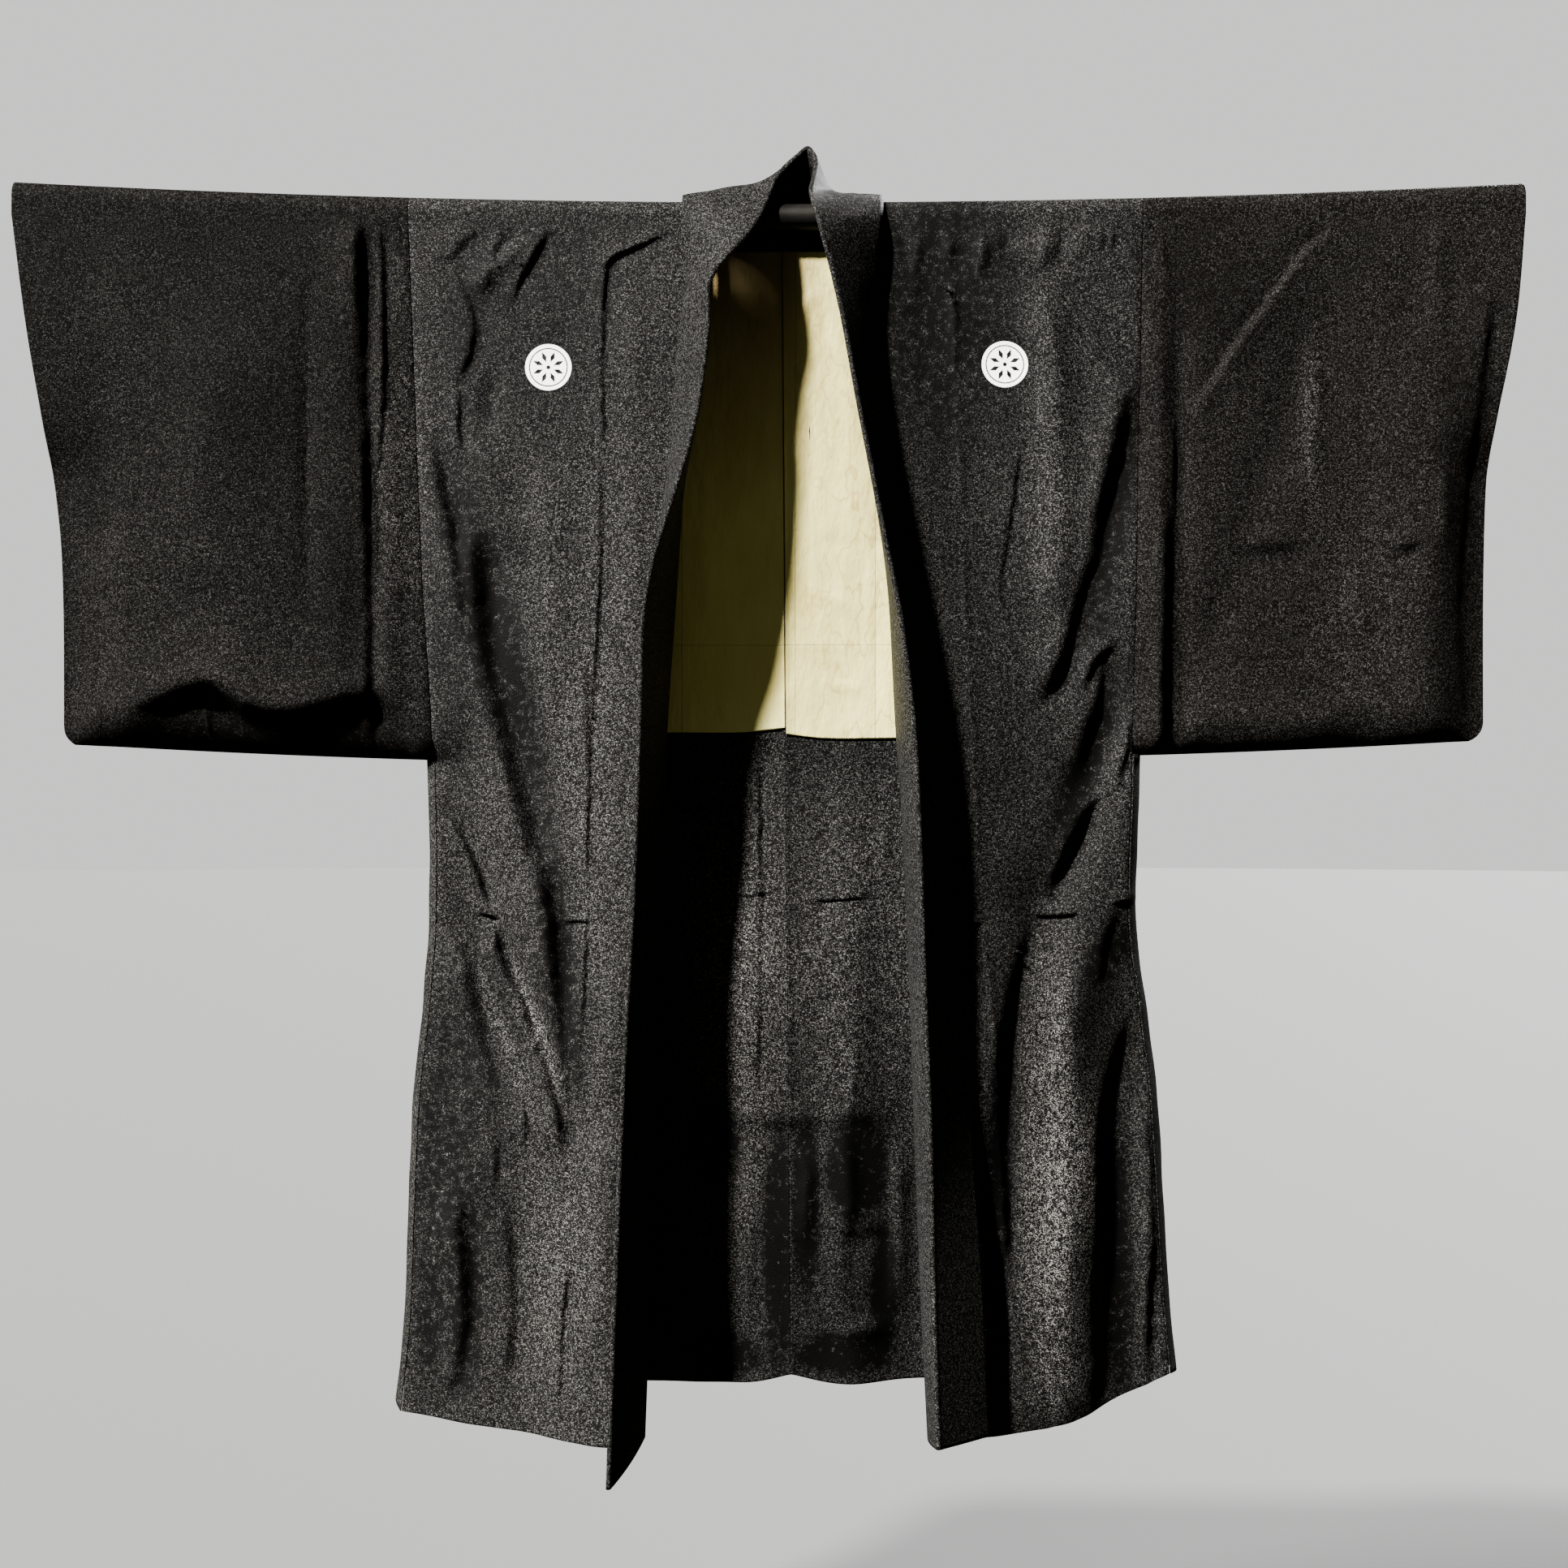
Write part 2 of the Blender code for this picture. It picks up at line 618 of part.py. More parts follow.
def collar_section(seam, fold, edge, belly, crown, onward):
    """The points across the collar: seam, inner half, round fold, outer half, edge."""
    tip = (fold - (seam + edge) / 2).normalized()
    across = tip.cross(onward).normalized()
    centre = fold - tip * COLLAR_FOLD_RADIUS
    inner_end = centre - across * COLLAR_FOLD_RADIUS
    middle = (seam + inner_end) / 2 + belly
    seam = clear_of_rod(seam)
    inner = [seam]
    outer = [edge]
    for i in range(1, COLLAR_HALF_STEPS + 1):
        t = i / COLLAR_HALF_STEPS
        point = seam * (1 - t) ** 2 + middle * 2 * t * (1 - t) + inner_end * t**2
        point = clear_of_rod(point)
        inner.append(point)
        apart = (edge - seam) * (1 - t) + across * (2 * COLLAR_FOLD_RADIUS * t)
        lift = (across * COLLAR_LIFT + crown) * math.sin(math.pi * t)
        outer.append(point + apart + lift)
    turn = []
    for i in range(1, COLLAR_FOLD_STEPS):
        angle = math.pi * i / COLLAR_FOLD_STEPS
        turn.append(
            centre
            - across * COLLAR_FOLD_RADIUS * math.cos(angle)
            + tip * COLLAR_FOLD_RADIUS * math.sin(angle)
        )
    return inner + turn + outer[::-1]


def collar():
    """The folded collar band, from the left hem round the neck to the right hem."""
    rows = [front_band_row("left", row) for row in LEFT_BAND]
    rows += list(NECK)
    rows += [front_band_row("right", row) for row in RIGHT_BAND]
    lines = []
    for span in range(len(rows) - 1):
        length = (Vector(rows[span + 1].fold) - Vector(rows[span].fold)).length
        at_neck = len(LEFT_BAND) <= span < len(LEFT_BAND) + len(NECK)
        steps = max(1, round(length / (COLLAR_NECK_ROW if at_neck else COLLAR_FRONT_ROW)))
        ends = 1 if span == len(rows) - 2 else 0
        for i in range(steps + ends):
            lines.append([spline(rows, column, span, i / steps) for column in NeckRow._fields])
    grid = []
    fold_line = NeckRow._fields.index("fold")
    for i, line in enumerate(lines):
        before, after = lines[max(i - 1, 0)], lines[min(i + 1, len(lines) - 1)]
        grid.append(collar_section(*line, after[fold_line] - before[fold_line]))
    return cloth("collar", grid, COLLAR_CLOTH, BLACK_SILK)


def rod():
    """The round rod through both sleeves, bowed a little by the weight on it."""
    curve = bpy.data.curves.new("rod", "CURVE")
    curve.dimensions = "3D"
    curve.bevel_depth = ROD_RADIUS * MM
    curve.bevel_resolution = ROD_QUARTER_STEPS
    curve.use_fill_caps = True
    line = curve.splines.new("POLY")
    line.points.add(ROD_POINTS - 1)
    for i, point in enumerate(line.points):
        x = blend(-ROD_HALF_LENGTH, ROD_HALF_LENGTH, i / (ROD_POINTS - 1))
        point.co = (x * MM, 0.0, rod_rise(x) * MM, 1.0)
    piece = bpy.data.objects.new("rod", curve)
    garment.objects.link(piece)
    curve.materials.append(finish("rod", BLACK_LACQUER, LACQUER_ROUGHNESS))
    return piece


# ---------------------------------------------------------------- assembly

for leftover in list(bpy.data.objects):
    bpy.data.objects.remove(leftover)

garment = bpy.data.collections.new("haori_jacket")
bpy.context.scene.collection.children.link(garment)

rod()
for hand in ("left", "right"):
    body(hand)
    sleeve(hand)
    gusset(hand)
    lining(hand)
collar()
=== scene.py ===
"""Looks for a formal haori jacket that hangs open on a bowed rod.

Each cloth piece is a thin shell on the form of its solid, with finer creases, rolled
seams and a procedural finish.  Garment sizes are in millimetres and become metres
where a mesh is made.  X runs to the right of someone who faces the open front, Y away
from them and Z up; the origin is the middle of the rod's axis.

Words used below
    drop    how far down from the rod's axis, measured along Z
    out     how far a wall of the garment hangs in front of or behind the rod's axis
    side    left or right, as seen from the front
    wall    the front or the back of the garment
"""

from __future__ import annotations

import logging
import math
from collections.abc import Callable, Iterable, Sequence
from dataclasses import dataclass, field
from enum import Enum
from functools import cached_property
from typing import Any, NamedTuple

import bmesh
import bpy
import numpy as np
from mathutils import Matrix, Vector, noise


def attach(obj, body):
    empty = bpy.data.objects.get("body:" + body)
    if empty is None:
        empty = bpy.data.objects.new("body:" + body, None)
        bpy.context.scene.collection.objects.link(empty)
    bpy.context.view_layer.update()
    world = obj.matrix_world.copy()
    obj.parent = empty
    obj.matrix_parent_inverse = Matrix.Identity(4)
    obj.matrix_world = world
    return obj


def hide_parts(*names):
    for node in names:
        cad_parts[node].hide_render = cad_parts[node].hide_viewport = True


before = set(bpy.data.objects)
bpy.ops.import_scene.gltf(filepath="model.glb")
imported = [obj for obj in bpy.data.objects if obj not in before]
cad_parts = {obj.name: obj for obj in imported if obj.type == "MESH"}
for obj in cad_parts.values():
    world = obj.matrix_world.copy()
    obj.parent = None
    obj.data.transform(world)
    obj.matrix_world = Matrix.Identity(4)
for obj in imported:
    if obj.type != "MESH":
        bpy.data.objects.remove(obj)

log = logging.getLogger("haori")

MM = 0.001
BODY = "root"

Array = np.ndarray
Colour = tuple[float, float, float]
Point = tuple[float, float]

HALVINGS = 2  # how often a cell may be halved where the cloth bends
MOST_BEND = 0.17  # how far a cell's edge may stand off the cloth before it is halved
CREASE_STEPS = 6  # straight runs to each span of a crease's path
CREASE_REACH = 4.0  # how many widths away a crease still moves the cloth
CREASE_TAPER = 45.0  # the length over which a crease starts, and ends
CREASE_ENDS = 2.5  # on a short crease, how much longer it is than each of its ends
CREASE_CHANGE = 0.3  # how much a crease's height changes along it
CREASE_CHANGE_LENGTH = 31.0  # the length of one radian of that change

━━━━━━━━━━

Word for word, write out the data.

## EXERCISE OUTPUT
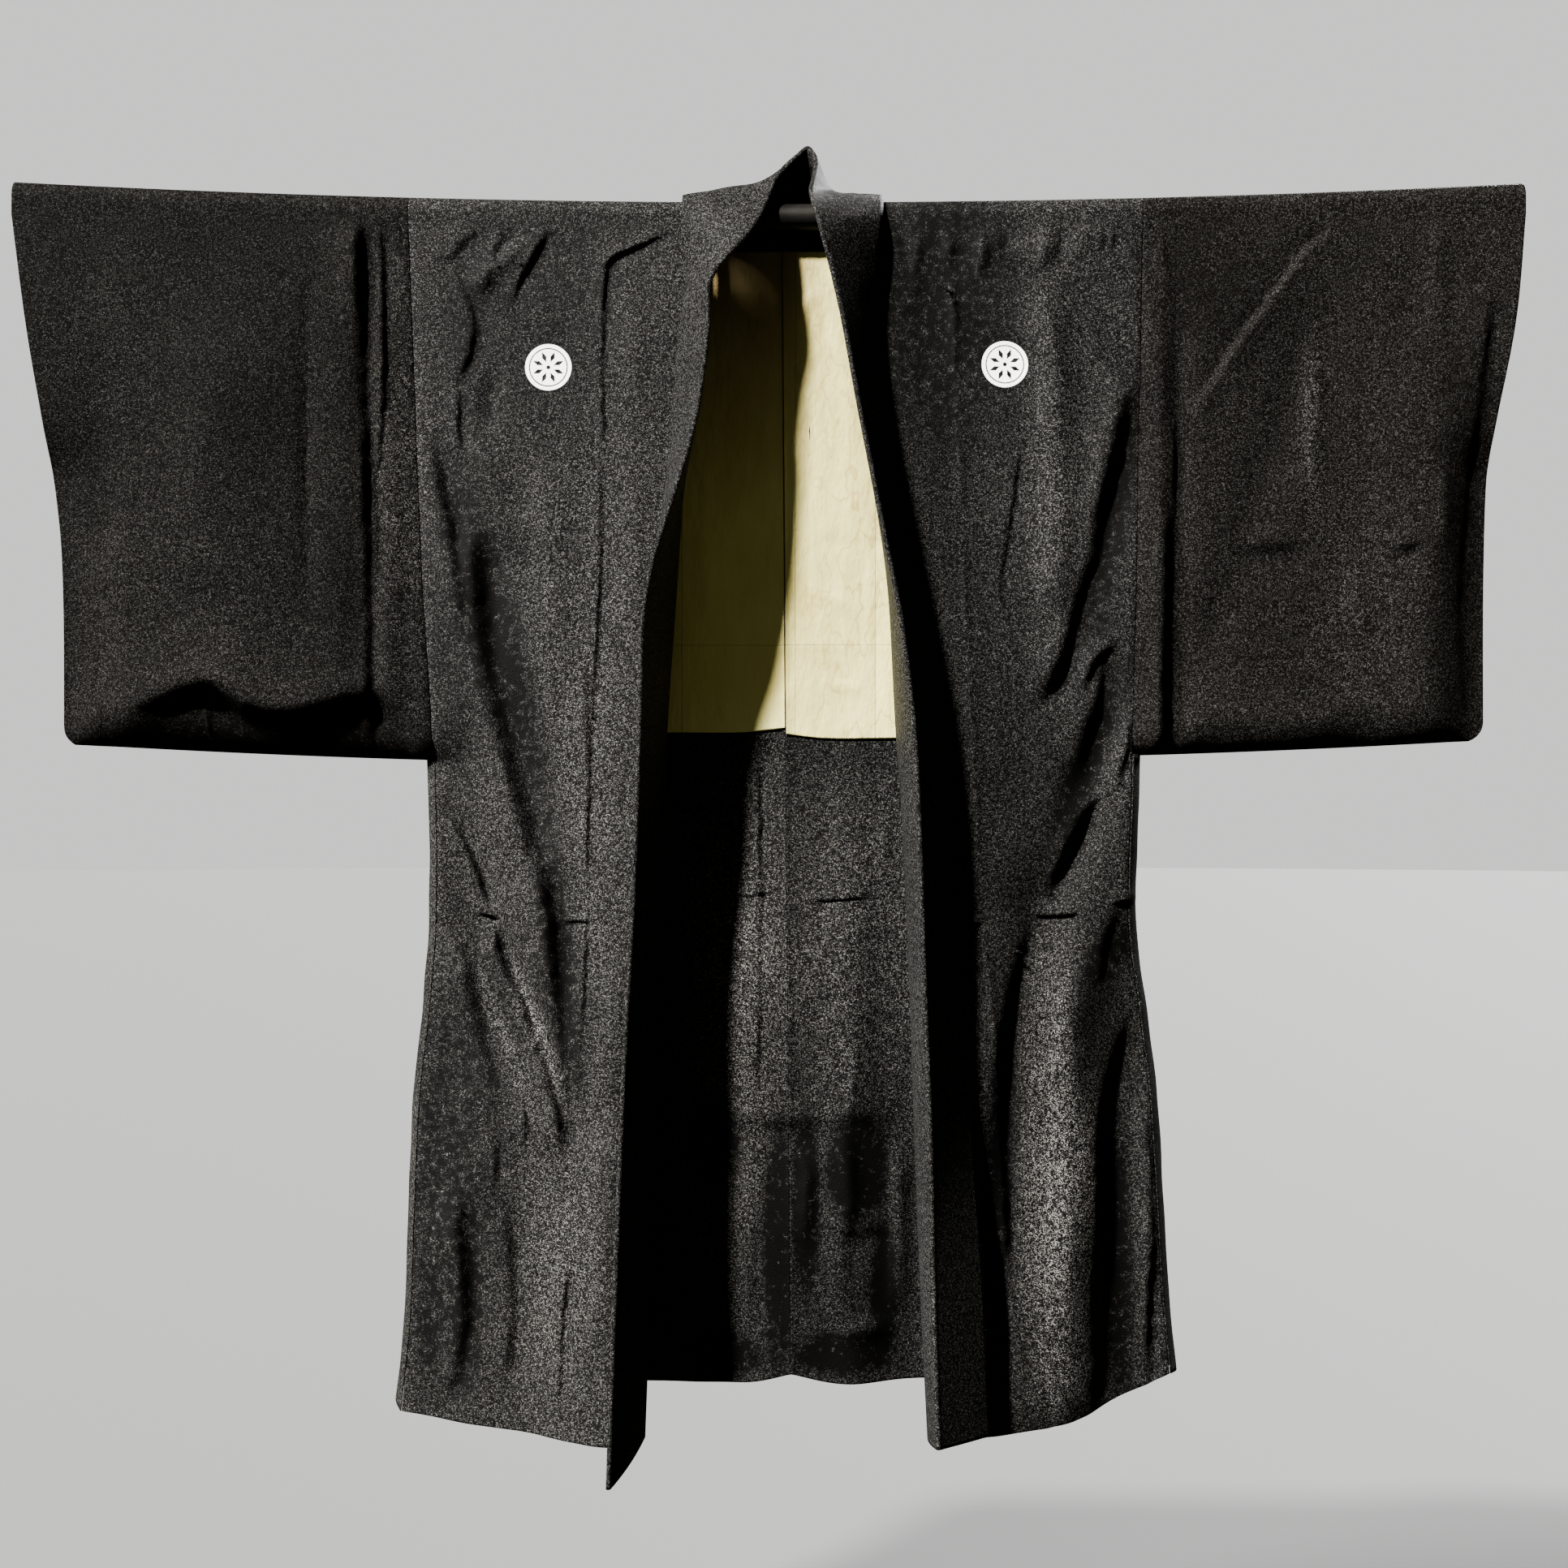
Write part 2 of the Blender code for this picture. It picks up at line 618 of part.py. More parts follow.
def collar_section(seam, fold, edge, belly, crown, onward):
    """The points across the collar: seam, inner half, round fold, outer half, edge."""
    tip = (fold - (seam + edge) / 2).normalized()
    across = tip.cross(onward).normalized()
    centre = fold - tip * COLLAR_FOLD_RADIUS
    inner_end = centre - across * COLLAR_FOLD_RADIUS
    middle = (seam + inner_end) / 2 + belly
    seam = clear_of_rod(seam)
    inner = [seam]
    outer = [edge]
    for i in range(1, COLLAR_HALF_STEPS + 1):
        t = i / COLLAR_HALF_STEPS
        point = seam * (1 - t) ** 2 + middle * 2 * t * (1 - t) + inner_end * t**2
        point = clear_of_rod(point)
        inner.append(point)
        apart = (edge - seam) * (1 - t) + across * (2 * COLLAR_FOLD_RADIUS * t)
        lift = (across * COLLAR_LIFT + crown) * math.sin(math.pi * t)
        outer.append(point + apart + lift)
    turn = []
    for i in range(1, COLLAR_FOLD_STEPS):
        angle = math.pi * i / COLLAR_FOLD_STEPS
        turn.append(
            centre
            - across * COLLAR_FOLD_RADIUS * math.cos(angle)
            + tip * COLLAR_FOLD_RADIUS * math.sin(angle)
        )
    return inner + turn + outer[::-1]


def collar():
    """The folded collar band, from the left hem round the neck to the right hem."""
    rows = [front_band_row("left", row) for row in LEFT_BAND]
    rows += list(NECK)
    rows += [front_band_row("right", row) for row in RIGHT_BAND]
    lines = []
    for span in range(len(rows) - 1):
        length = (Vector(rows[span + 1].fold) - Vector(rows[span].fold)).length
        at_neck = len(LEFT_BAND) <= span < len(LEFT_BAND) + len(NECK)
        steps = max(1, round(length / (COLLAR_NECK_ROW if at_neck else COLLAR_FRONT_ROW)))
        ends = 1 if span == len(rows) - 2 else 0
        for i in range(steps + ends):
            lines.append([spline(rows, column, span, i / steps) for column in NeckRow._fields])
    grid = []
    fold_line = NeckRow._fields.index("fold")
    for i, line in enumerate(lines):
        before, after = lines[max(i - 1, 0)], lines[min(i + 1, len(lines) - 1)]
        grid.append(collar_section(*line, after[fold_line] - before[fold_line]))
    return cloth("collar", grid, COLLAR_CLOTH, BLACK_SILK)


def rod():
    """The round rod through both sleeves, bowed a little by the weight on it."""
    curve = bpy.data.curves.new("rod", "CURVE")
    curve.dimensions = "3D"
    curve.bevel_depth = ROD_RADIUS * MM
    curve.bevel_resolution = ROD_QUARTER_STEPS
    curve.use_fill_caps = True
    line = curve.splines.new("POLY")
    line.points.add(ROD_POINTS - 1)
    for i, point in enumerate(line.points):
        x = blend(-ROD_HALF_LENGTH, ROD_HALF_LENGTH, i / (ROD_POINTS - 1))
        point.co = (x * MM, 0.0, rod_rise(x) * MM, 1.0)
    piece = bpy.data.objects.new("rod", curve)
    garment.objects.link(piece)
    curve.materials.append(finish("rod", BLACK_LACQUER, LACQUER_ROUGHNESS))
    return piece


# ---------------------------------------------------------------- assembly

for leftover in list(bpy.data.objects):
    bpy.data.objects.remove(leftover)

garment = bpy.data.collections.new("haori_jacket")
bpy.context.scene.collection.children.link(garment)

rod()
for hand in ("left", "right"):
    body(hand)
    sleeve(hand)
    gusset(hand)
    lining(hand)
collar()
=== scene.py ===
"""Looks for a formal haori jacket that hangs open on a bowed rod.

Each cloth piece is a thin shell on the form of its solid, with finer creases, rolled
seams and a procedural finish.  Garment sizes are in millimetres and become metres
where a mesh is made.  X runs to the right of someone who faces the open front, Y away
from them and Z up; the origin is the middle of the rod's axis.

Words used below
    drop    how far down from the rod's axis, measured along Z
    out     how far a wall of the garment hangs in front of or behind the rod's axis
    side    left or right, as seen from the front
    wall    the front or the back of the garment
"""

from __future__ import annotations

import logging
import math
from collections.abc import Callable, Iterable, Sequence
from dataclasses import dataclass, field
from enum import Enum
from functools import cached_property
from typing import Any, NamedTuple

import bmesh
import bpy
import numpy as np
from mathutils import Matrix, Vector, noise


def attach(obj, body):
    empty = bpy.data.objects.get("body:" + body)
    if empty is None:
        empty = bpy.data.objects.new("body:" + body, None)
        bpy.context.scene.collection.objects.link(empty)
    bpy.context.view_layer.update()
    world = obj.matrix_world.copy()
    obj.parent = empty
    obj.matrix_parent_inverse = Matrix.Identity(4)
    obj.matrix_world = world
    return obj


def hide_parts(*names):
    for node in names:
        cad_parts[node].hide_render = cad_parts[node].hide_viewport = True


before = set(bpy.data.objects)
bpy.ops.import_scene.gltf(filepath="model.glb")
imported = [obj for obj in bpy.data.objects if obj not in before]
cad_parts = {obj.name: obj for obj in imported if obj.type == "MESH"}
for obj in cad_parts.values():
    world = obj.matrix_world.copy()
    obj.parent = None
    obj.data.transform(world)
    obj.matrix_world = Matrix.Identity(4)
for obj in imported:
    if obj.type != "MESH":
        bpy.data.objects.remove(obj)

log = logging.getLogger("haori")

MM = 0.001
BODY = "root"

Array = np.ndarray
Colour = tuple[float, float, float]
Point = tuple[float, float]

HALVINGS = 2  # how often a cell may be halved where the cloth bends
MOST_BEND = 0.17  # how far a cell's edge may stand off the cloth before it is halved
CREASE_STEPS = 6  # straight runs to each span of a crease's path
CREASE_REACH = 4.0  # how many widths away a crease still moves the cloth
CREASE_TAPER = 45.0  # the length over which a crease starts, and ends
CREASE_ENDS = 2.5  # on a short crease, how much longer it is than each of its ends
CREASE_CHANGE = 0.3  # how much a crease's height changes along it
CREASE_CHANGE_LENGTH = 31.0  # the length of one radian of that change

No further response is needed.